The utilization of one common reactive ion etcher for etching both the 
protective layer and the metal layer prevents a formation of micro masks 
both during the protective layer etch and between the protective layer 
etch and the completion of the metal etch. The DC bias used along with the 
flow rates, vacuum, and etch times are all well known to those skilled in 
the art. It is customary to do a cleaning operation known as a "de-scum" 
step which consists of flowing oxygen through the etcher for approximately 
one minute before and after the etch of the protective layer. 

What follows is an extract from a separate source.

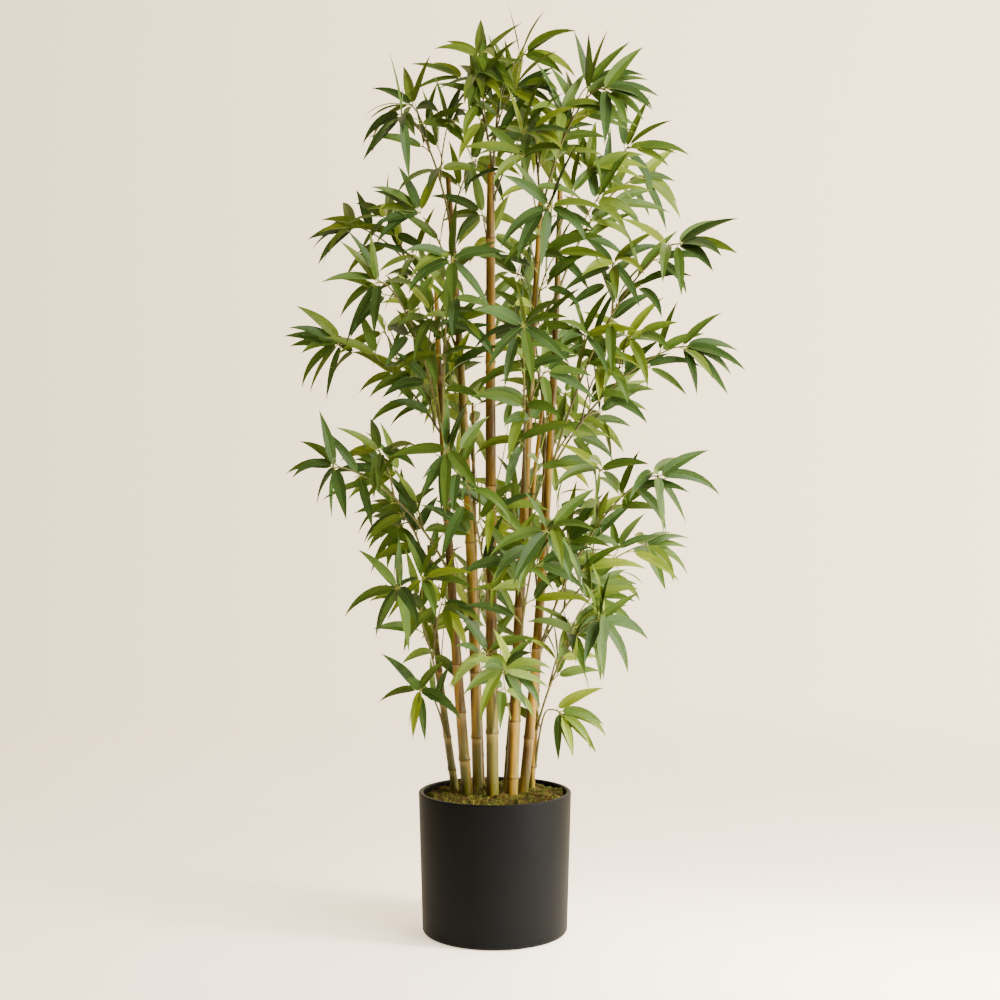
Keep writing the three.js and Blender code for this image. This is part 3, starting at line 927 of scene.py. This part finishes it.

In the past, bilevel structures consisting of a hardmask and the high 
temperarture aluminum copper metal were etched in two different etchers. A 
first etcher, such as an AME8110 was used to etch the protective oxide 
layer positioned over the metal layer. The devices were then removed from 
the first etcher and transferred to a second etcher, such as an AME8130, 
where the high temperature aluminum copper metal layer was etched. This 
old procedure resulted in metal residues, the use of two different 
etchers, and additional handling of the wafers being transferred between 
etchers. 
By now it should be appreciated that there has been provided a method for a 
residue-free plasma etch of high temperature aluminum copper which uses 
only one etcher. This results in a savings of time and equipment in 
addition to providing more reliable semiconductor devices since the etch 
surface is now residue-free. The etching all takes place in one etcher 
without breaking the vacuum established once the semiconductor structure 
to be etched is inserted into the etcher.